You tried. You did your best. You put it out there, all polished up, all spiffy. You thought is was really good, really important, one of the most important things that you had learned in this long life. That was good. You took the crazy path and sang your crazy song. It doesn't matter than no one cared or sang along or listened. Now it's done and you can let it go. You did your part, and sometimes that works, hits a note that resonates with what people want to read, and sometimes it doesn't. Your roulette marble just landed in a losing slot. That's all. No biggie. Time to move on, to dance your way into the next silly undertaking.
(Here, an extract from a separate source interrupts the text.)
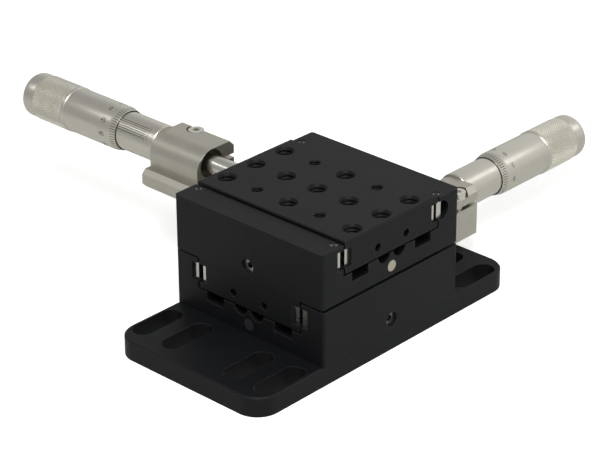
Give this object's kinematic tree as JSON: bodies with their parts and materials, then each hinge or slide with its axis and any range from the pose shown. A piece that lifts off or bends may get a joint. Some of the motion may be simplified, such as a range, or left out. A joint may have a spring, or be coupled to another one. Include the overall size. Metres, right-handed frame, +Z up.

Show Up. Channel Your Inner Beaver.


They are restless, all those tasks you have to attend to. You know, the meetings, the classes, the grading, the never-ending paperwork, the chore to get the house rented, the packing for the rest of your life. It's a long list for sure, and you need to corral all those unruly responsibilities by scheduling them. Just put them down on your calendar and then walk through your days trying to quiet your restless mind. You know it is not enrolled in this whole thing, all the planning that must be done to get your sorry ass out of your job and on into the summer and beyond. You have to override your desires to run -- to panic -- and settle down. Just settle down and show up, like a little beaver who wants nothing more than to work all day, every day. That is the way, little beaver, the way.